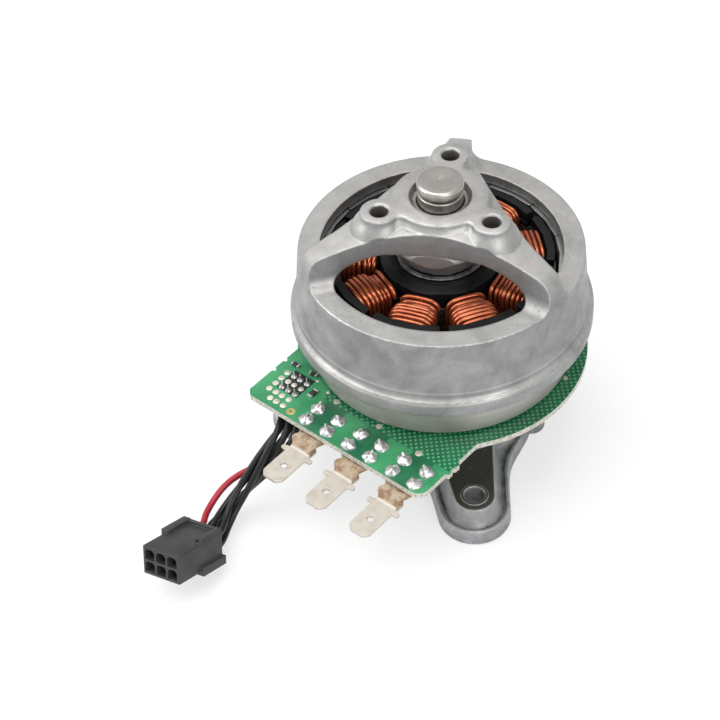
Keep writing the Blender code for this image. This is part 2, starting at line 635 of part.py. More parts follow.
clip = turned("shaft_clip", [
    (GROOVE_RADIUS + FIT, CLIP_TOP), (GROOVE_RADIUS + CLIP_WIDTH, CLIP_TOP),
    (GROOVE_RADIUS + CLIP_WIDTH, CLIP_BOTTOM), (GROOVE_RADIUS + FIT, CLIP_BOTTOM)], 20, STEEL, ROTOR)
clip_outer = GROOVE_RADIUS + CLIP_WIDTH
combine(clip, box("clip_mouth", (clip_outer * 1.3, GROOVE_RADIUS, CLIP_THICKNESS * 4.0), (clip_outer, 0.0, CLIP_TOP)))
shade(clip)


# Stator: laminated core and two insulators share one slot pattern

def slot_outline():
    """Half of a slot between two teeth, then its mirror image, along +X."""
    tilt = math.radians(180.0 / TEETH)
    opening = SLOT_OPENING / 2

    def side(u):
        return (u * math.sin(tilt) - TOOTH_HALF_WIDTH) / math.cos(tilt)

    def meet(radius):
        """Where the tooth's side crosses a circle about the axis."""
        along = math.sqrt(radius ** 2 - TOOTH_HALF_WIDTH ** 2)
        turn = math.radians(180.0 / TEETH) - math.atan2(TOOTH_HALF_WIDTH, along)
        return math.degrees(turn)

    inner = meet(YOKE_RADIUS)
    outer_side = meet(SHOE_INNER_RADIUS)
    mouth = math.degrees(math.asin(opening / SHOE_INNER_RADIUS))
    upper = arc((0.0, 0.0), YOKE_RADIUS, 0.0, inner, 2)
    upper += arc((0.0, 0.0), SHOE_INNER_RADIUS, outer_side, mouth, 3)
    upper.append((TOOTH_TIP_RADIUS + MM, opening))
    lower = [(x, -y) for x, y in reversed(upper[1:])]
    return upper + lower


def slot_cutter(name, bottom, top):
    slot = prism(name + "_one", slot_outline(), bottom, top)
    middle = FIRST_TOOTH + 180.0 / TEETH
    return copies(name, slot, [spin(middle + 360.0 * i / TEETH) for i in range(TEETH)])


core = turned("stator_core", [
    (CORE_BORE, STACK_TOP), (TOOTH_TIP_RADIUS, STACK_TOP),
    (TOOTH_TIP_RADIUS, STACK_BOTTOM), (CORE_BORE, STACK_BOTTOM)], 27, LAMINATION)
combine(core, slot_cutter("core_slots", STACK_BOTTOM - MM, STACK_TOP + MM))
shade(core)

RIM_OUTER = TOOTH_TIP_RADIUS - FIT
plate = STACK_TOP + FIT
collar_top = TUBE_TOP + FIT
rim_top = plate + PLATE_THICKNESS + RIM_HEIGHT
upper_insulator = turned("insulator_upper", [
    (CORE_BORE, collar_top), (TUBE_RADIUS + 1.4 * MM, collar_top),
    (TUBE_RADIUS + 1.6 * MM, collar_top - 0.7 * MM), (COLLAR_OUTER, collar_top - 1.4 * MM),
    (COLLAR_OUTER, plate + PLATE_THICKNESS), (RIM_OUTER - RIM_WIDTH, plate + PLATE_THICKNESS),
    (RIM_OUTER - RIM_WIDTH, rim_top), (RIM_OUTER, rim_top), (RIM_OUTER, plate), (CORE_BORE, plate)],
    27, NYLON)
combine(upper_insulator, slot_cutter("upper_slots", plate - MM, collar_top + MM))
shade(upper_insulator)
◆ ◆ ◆
= Required work =
Check each line above for "image" and return the ones that have it.

= Correct answer =
Keep writing the Blender code for this image. This is part 2, starting at line 635 of part.py. More parts follow.
    """Half of a slot between two teeth, then its mirror image, along +X."""